Grandfather Hynes' Fruitcake
You can use this recipe to make 40 loaves by scaling up the ingredients by 10. You'll need a lot more whiskey!
Yield: Makes 1 (4-pound) cake or four loaves
2 pounds dried fruit (currants, some dark raisins and some candied citron)
1 bottle or more of good quality port, Irish whiskey etc. You'll need enough to cover the currants and raisins as they soak overnight
8 ounces (1/2 pound by weight) white sugar
Approximately 8 eggs (1/2 pound by weight)
1/2 pound butter (If Crisco speaks to you, go with it!)
2 tablespoons grated nutmeg (It's best if grated fresh.)
1 tablespoon salt
1/2 tablespoon ground mace
2 tablespoons ground cinnamon
1/2 teaspoon ground cloves
8 ounces (1/2 pound by weight) all-purpose flour
1/2 teaspoon baking soda
1/2 pound candied cherries
1. Preheat oven to 250 F.
2. Let the dried currants, raisin and citron steep overnight in the port or whiskey.

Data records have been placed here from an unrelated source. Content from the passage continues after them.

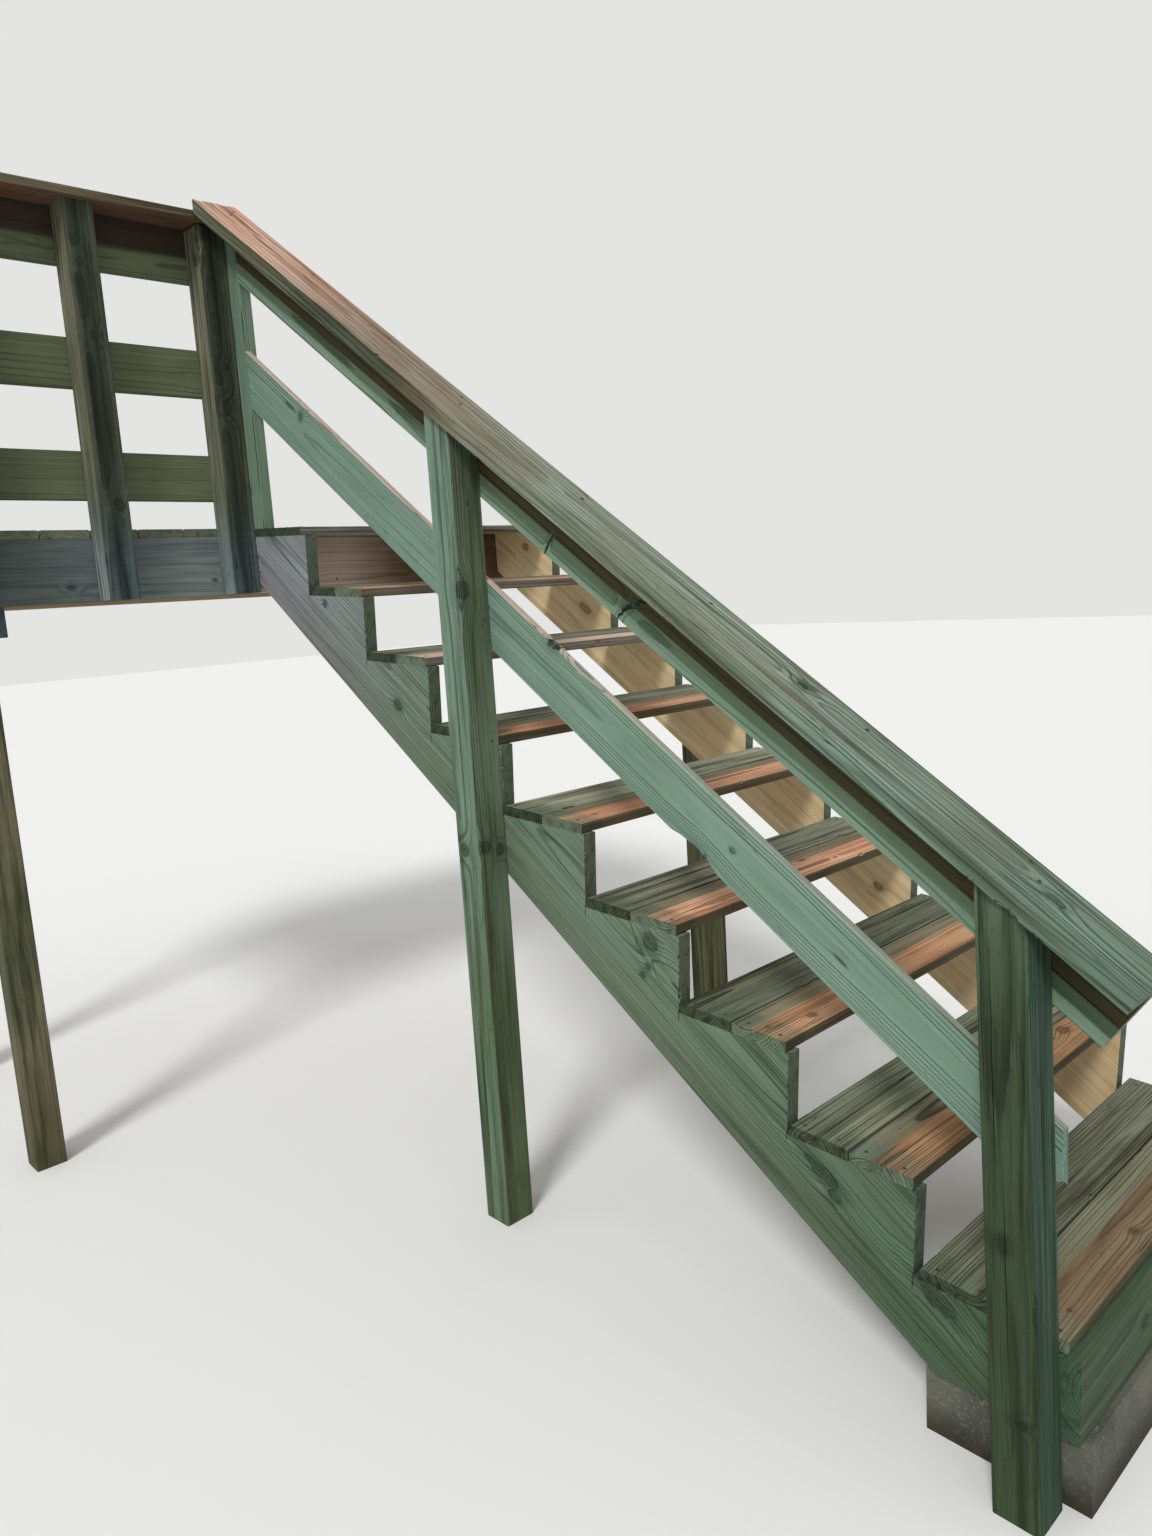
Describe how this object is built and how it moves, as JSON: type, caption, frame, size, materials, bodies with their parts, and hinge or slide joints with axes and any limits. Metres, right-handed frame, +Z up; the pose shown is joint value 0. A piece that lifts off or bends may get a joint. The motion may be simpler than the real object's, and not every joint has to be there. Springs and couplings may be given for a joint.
{
  "type": "timber deck stair",
  "caption": "Straight open-riser timber stair with notched stringers, paired tread boards, post-and-rail handrail on one side and the guarded deck bay at its head.",
  "frame": {"origin": "centre of the whole outline on the ground", "axes": "+X along the flight from the deck towards its foot, +Y towards the wall, +Z up"},
  "size_m": [4.037, 2.405, 2.8798],
  "materials": {
    "stringer_wood": "bare planed, weathered",
    "inner_stringer_wood": "bare planed, weathered",
    "header_wood": "bare planed, weathered",
    "tread_rear_wood": "bare planed, weathered",
    "tread_front_wood": "bare planed, weathered",
    "kick_wood": "bare planed, weathered",
    "post_wood": "bare planed, weathered",
    "bottom_post_wood": "bare planed, weathered",
    "rail_wood": "bare planed, weathered",
    "cap_wood": "bare planed, weathered",
    "rim_wood": "bare planed, weathered",
    "joist_wood": "bare planed, weathered",
    "decking_wood": "bare planed, weathered",
    "guard_post_wood": "bare planed, weathered",
    "guard_rail_wood": "bare planed, weathered",
    "guard_cap_wood": "bare planed, weathered",
    "beam_wood": "bare planed, weathered",
    "footing_concrete": "broom-finished concrete"
  },
  "bodies": {
    "root": {"beam": "beam_wood", "beam_posts": "beam_wood", "bottom_post": "bottom_post_wood", "decking": "decking_wood", "end_cap": "guard_cap_wood", "end_joist": "rim_wood", "end_rails": "guard_rail_wood", "footing": "footing_concrete", "guard_post_a": "guard_post_wood", "guard_post_b": "guard_post_wood", "guard_post_c": "guard_post_wood", "inner_post": "post_wood", "inner_stringer": "inner_stringer_wood", "joists": "joist_wood", "kick_board": "kick_wood", "ledger": "joist_wood", "mid_post": "post_wood", "mid_rail": "rail_wood", "outer_rim": "rim_wood", "outer_stringer": "stringer_wood", "rail_cleat": "rail_wood", "side_cap": "guard_cap_wood", "side_posts": "guard_post_wood", "side_rails": "guard_rail_wood", "stair_cap": "cap_wood", "stair_header": "header_wood", "top_tread": "tread_rear_wood", "tread_1_front": "tread_front_wood", "tread_1_rear": "tread_rear_wood", "tread_2_front": "tread_front_wood", "tread_2_rear": "tread_rear_wood", "tread_3_front": "tread_front_wood", "tread_3_rear": "tread_rear_wood", "tread_4_front": "tread_front_wood", "tread_4_rear": "tread_rear_wood", "tread_5_front": "tread_front_wood", "tread_5_rear": "tread_rear_wood", "tread_6_front": "tread_front_wood", "tread_6_rear": "tread_rear_wood", "tread_7_front": "tread_front_wood", "tread_7_rear": "tread_rear_wood", "tread_8_front": "tread_front_wood", "tread_8_rear": "tread_rear_wood", "upper_rail": "rail_wood"}
  },
  "joints": []
}
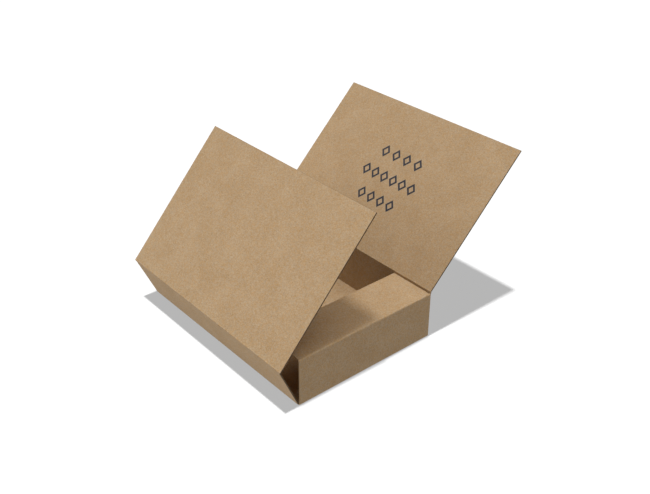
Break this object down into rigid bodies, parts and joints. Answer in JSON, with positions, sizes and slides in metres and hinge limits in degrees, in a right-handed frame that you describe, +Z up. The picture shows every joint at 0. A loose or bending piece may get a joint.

3. Cream the sugar, eggs and butter (or shortening).
4. Add the salt, nutmeg, mace, cinnamon and cloves and mix well.
5. Add the flour and baking soda and mix well.
6. Add the steeped dry fruits and mix until well incorporated.
7. Pour the batter into greased pans.
8. Place the cherries in the loaf pans by hand. Bury a row of cherries, evenly spaced, in the batter so each slice has a cherry for color and flavor.
9. Bake for 2 hours, checking for doneness by inserting a toothpick into the center.
10. Cool the fruitcakes in pans placed on a rack.
Note: Tipple on any remaining whiskey -- especially if its Jameson's. It will make the fruitcake much more delicious.